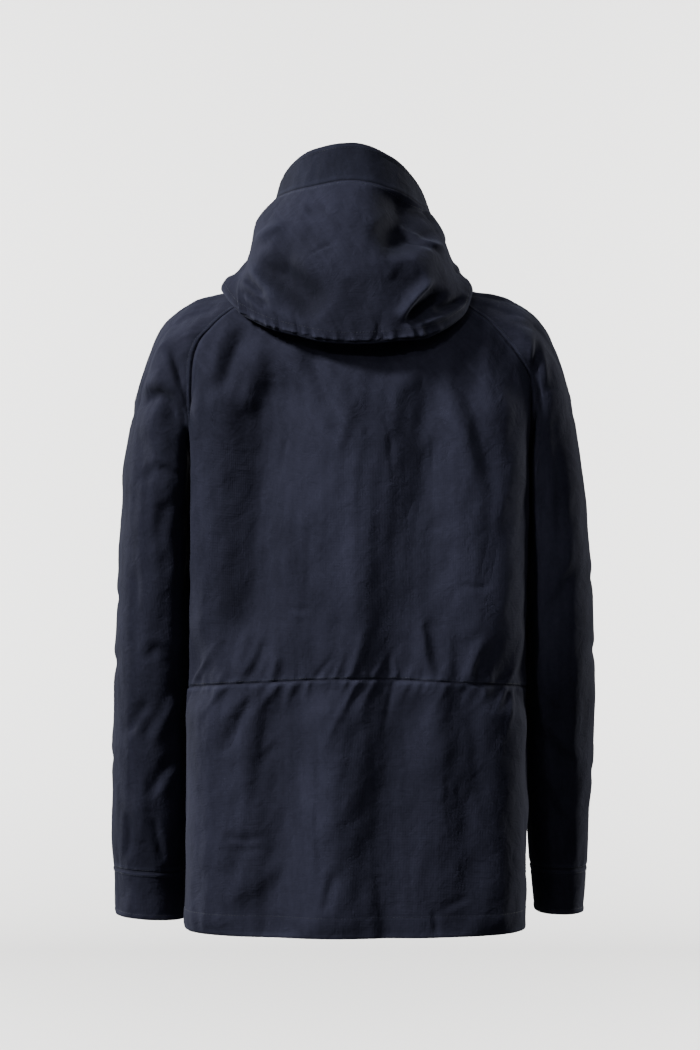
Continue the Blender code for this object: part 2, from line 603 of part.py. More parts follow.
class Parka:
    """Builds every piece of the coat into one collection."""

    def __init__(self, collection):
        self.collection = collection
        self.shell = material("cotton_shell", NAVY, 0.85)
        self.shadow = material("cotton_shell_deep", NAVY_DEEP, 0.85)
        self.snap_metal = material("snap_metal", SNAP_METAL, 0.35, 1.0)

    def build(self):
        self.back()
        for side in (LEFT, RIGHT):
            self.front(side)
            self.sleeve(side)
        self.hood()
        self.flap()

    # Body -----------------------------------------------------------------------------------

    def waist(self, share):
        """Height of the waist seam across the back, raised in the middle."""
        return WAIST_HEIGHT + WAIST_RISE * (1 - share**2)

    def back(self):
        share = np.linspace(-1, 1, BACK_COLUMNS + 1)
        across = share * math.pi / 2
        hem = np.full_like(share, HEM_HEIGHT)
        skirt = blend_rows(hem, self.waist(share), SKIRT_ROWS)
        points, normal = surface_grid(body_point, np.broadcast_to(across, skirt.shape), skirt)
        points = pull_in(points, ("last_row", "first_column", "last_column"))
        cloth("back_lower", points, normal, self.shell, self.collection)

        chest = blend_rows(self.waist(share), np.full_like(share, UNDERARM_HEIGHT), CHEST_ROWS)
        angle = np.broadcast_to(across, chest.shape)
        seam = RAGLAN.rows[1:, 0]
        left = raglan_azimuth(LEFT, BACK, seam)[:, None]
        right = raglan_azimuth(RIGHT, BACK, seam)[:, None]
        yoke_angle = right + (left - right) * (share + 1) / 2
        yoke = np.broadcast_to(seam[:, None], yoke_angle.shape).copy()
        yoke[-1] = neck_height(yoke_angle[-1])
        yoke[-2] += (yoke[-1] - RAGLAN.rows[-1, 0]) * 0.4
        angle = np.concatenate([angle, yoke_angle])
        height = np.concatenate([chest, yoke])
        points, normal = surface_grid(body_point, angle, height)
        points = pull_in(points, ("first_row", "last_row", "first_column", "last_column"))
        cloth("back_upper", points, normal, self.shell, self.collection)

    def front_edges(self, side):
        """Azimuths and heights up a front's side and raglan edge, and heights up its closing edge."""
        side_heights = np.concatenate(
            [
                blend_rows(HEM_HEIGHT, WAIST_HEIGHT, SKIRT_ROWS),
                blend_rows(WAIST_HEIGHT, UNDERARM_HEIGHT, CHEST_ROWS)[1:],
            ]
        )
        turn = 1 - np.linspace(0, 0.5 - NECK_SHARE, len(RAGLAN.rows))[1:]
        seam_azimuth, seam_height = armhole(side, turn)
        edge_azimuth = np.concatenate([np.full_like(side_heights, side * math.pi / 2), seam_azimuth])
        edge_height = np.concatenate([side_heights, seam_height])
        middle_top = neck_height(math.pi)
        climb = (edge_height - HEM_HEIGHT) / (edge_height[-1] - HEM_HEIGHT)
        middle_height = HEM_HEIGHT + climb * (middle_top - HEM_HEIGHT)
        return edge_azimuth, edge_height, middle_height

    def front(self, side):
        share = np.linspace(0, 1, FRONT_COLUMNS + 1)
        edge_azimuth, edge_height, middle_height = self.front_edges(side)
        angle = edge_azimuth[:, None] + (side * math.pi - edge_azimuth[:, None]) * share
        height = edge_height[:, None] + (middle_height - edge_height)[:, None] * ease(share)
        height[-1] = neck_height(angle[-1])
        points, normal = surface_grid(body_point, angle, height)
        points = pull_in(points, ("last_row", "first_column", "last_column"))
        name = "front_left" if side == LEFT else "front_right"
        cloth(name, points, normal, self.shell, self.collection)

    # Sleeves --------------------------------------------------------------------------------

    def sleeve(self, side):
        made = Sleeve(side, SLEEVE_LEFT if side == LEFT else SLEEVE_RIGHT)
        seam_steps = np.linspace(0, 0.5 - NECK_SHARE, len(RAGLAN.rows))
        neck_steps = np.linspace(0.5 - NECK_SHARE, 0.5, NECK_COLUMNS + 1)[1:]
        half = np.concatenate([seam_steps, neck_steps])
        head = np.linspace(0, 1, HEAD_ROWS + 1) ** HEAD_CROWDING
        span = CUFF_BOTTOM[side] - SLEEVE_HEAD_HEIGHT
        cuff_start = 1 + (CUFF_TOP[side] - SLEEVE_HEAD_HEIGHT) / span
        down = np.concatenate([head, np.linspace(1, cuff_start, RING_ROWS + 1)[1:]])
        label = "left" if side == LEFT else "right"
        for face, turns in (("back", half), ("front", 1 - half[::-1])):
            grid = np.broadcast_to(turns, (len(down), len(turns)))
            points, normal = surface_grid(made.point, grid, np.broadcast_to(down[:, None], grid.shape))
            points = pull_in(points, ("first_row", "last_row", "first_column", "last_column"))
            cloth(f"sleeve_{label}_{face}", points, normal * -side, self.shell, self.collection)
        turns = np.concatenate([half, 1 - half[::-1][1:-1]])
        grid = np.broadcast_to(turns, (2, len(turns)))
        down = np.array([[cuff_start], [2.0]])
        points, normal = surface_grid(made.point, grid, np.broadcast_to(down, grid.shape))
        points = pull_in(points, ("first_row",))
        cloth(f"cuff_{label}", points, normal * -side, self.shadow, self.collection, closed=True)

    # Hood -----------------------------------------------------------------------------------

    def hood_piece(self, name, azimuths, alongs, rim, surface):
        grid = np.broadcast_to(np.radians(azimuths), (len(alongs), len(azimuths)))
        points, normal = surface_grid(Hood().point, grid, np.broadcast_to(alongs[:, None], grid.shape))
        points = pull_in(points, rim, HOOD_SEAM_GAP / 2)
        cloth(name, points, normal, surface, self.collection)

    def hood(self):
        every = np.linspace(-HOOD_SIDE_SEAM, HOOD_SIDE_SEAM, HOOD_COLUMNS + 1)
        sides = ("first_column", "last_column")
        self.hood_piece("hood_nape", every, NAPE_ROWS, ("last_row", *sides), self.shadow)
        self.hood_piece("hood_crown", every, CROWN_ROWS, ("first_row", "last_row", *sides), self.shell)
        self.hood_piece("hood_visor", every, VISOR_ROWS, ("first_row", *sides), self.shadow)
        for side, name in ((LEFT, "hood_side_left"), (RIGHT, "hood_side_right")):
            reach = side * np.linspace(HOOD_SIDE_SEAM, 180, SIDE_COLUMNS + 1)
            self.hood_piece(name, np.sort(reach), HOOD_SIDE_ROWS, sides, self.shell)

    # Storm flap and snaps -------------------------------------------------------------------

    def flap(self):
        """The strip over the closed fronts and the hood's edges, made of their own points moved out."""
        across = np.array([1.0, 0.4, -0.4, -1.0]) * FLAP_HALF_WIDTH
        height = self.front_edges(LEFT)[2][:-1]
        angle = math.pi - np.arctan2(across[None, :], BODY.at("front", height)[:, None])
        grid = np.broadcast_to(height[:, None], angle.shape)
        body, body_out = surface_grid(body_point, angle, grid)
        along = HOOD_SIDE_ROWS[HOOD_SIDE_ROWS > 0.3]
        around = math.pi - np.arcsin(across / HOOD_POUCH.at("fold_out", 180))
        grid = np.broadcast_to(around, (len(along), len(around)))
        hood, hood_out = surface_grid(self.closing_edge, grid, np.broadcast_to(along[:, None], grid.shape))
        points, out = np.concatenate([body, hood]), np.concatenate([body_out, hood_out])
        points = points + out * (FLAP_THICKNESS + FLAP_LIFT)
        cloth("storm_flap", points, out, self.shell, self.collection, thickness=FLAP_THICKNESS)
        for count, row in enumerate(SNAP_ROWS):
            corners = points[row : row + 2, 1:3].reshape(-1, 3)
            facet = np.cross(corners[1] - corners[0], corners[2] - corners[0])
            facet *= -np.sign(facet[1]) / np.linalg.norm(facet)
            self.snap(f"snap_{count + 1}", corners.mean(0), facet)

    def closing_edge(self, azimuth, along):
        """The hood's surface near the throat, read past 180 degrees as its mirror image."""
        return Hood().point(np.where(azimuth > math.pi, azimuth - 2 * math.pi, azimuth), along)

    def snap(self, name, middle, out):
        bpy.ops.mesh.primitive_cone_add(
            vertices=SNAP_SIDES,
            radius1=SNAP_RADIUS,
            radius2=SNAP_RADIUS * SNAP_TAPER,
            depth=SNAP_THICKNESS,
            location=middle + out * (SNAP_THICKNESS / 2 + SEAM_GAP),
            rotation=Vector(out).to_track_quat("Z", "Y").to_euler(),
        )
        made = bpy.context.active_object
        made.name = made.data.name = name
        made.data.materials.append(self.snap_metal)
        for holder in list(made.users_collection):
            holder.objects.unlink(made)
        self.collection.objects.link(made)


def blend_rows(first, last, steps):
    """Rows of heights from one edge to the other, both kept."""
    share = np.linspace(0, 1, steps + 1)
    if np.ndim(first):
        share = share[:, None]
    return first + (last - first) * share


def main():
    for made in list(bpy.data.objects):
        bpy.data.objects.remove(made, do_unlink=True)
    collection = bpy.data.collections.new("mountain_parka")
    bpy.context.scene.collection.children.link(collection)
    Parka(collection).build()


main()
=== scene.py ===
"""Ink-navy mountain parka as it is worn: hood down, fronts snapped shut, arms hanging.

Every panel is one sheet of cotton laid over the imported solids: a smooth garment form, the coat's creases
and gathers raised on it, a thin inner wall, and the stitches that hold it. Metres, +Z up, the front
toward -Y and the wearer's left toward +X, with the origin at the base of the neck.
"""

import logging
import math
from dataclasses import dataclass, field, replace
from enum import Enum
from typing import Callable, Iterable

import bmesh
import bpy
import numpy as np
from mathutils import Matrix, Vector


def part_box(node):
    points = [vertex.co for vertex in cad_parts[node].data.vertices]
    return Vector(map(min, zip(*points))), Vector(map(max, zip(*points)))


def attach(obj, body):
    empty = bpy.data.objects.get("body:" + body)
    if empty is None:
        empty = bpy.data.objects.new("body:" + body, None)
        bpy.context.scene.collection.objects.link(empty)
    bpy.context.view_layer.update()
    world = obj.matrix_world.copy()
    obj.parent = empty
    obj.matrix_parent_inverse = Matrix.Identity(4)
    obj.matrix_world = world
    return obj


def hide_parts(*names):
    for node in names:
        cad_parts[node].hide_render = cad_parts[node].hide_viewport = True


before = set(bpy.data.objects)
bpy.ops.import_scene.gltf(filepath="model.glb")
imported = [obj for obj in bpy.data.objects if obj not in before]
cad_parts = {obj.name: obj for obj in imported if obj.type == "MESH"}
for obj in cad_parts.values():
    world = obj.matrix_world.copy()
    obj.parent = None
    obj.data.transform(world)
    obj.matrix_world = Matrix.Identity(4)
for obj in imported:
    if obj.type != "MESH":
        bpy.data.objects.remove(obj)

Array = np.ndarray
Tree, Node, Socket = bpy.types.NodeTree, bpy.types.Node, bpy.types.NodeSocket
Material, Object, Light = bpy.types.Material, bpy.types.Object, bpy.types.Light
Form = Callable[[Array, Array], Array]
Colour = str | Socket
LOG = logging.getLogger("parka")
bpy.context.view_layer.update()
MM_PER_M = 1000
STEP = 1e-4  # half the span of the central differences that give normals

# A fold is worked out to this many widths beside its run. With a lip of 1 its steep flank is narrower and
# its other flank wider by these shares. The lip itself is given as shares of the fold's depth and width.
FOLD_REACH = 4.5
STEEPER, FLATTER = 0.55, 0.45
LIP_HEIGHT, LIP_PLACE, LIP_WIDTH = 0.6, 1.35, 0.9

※

> Task to carry out:
Retype only what lies between the line bearing "share = np.linspace(0, 1, steps + 1)" and the line bearing "before = set(bpy.data.objects)", keeping both of those lines.

> Output below:
    share = np.linspace(0, 1, steps + 1)
    if np.ndim(first):
        share = share[:, None]
    return first + (last - first) * share


def main():
    for made in list(bpy.data.objects):
        bpy.data.objects.remove(made, do_unlink=True)
    collection = bpy.data.collections.new("mountain_parka")
    bpy.context.scene.collection.children.link(collection)
    Parka(collection).build()


main()
=== scene.py ===
"""Ink-navy mountain parka as it is worn: hood down, fronts snapped shut, arms hanging.

Every panel is one sheet of cotton laid over the imported solids: a smooth garment form, the coat's creases
and gathers raised on it, a thin inner wall, and the stitches that hold it. Metres, +Z up, the front
toward -Y and the wearer's left toward +X, with the origin at the base of the neck.
"""

import logging
import math
from dataclasses import dataclass, field, replace
from enum import Enum
from typing import Callable, Iterable

import bmesh
import bpy
import numpy as np
from mathutils import Matrix, Vector


def part_box(node):
    points = [vertex.co for vertex in cad_parts[node].data.vertices]
    return Vector(map(min, zip(*points))), Vector(map(max, zip(*points)))


def attach(obj, body):
    empty = bpy.data.objects.get("body:" + body)
    if empty is None:
        empty = bpy.data.objects.new("body:" + body, None)
        bpy.context.scene.collection.objects.link(empty)
    bpy.context.view_layer.update()
    world = obj.matrix_world.copy()
    obj.parent = empty
    obj.matrix_parent_inverse = Matrix.Identity(4)
    obj.matrix_world = world
    return obj


def hide_parts(*names):
    for node in names:
        cad_parts[node].hide_render = cad_parts[node].hide_viewport = True


before = set(bpy.data.objects)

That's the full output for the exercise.